Special attention to these elements makes them more obvious
to perception (letting other factors recede for the time being from
conspicuous recognition). Getting an idea of how the experience proceeds
indicates to us what factors must be secured or modified in order that
it may go on more successfully. This is only a somewhat elaborate way
of saying that if a man watches carefully the growth of several plants,
some of which do well and some of which amount to little or nothing, he
may be able to detect the special conditions upon which the prosperous
development of a plant depends. These conditions, stated in an orderly
sequence, would constitute the method or way or manner of its growth.
There is no difference between the growth of a plant and the prosperous
development of an experience. It is not easy, in either case, to seize
upon just the factors which make for its best movement. But study of
cases of success and failure and minute and extensive comparison, helps
to seize upon causes. When we have arranged these causes in order, we
have a method of procedure or a technique.
A consideration of some evils in education that flow from the isolation
of method from subject matter will make the point more definite.
(I) In the first place, there is the neglect (of which we have spoken)
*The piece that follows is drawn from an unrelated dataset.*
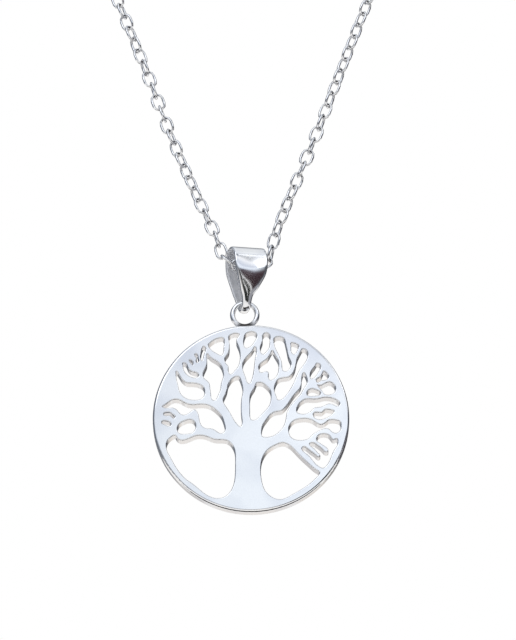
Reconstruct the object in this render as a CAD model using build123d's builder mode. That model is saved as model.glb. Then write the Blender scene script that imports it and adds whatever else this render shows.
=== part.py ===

of concrete situations of experience. There can be no discovery of
a method without cases to be studied. The method is derived from
observation of what actually happens, with a view to seeing that it
happen better next time. But in instruction and discipline, there is
rarely sufficient opportunity for children and youth to have the direct
normal experiences from which educators might derive an idea of method
or order of best development. Experiences are had under conditions
of such constraint that they throw little or no light upon the normal
course of an experience to its fruition. "Methods" have then to be
authoritatively recommended to teachers, instead of being an expression
of their own intelligent observations. Under such circumstances, they
have a mechanical uniformity, assumed to be alike for all minds. Where
flexible personal experiences are promoted by providing an environment
which calls out directed occupations in work and play, the methods
ascertained will vary with individuals--for it is certain that each
individual has something characteristic in his way of going at things.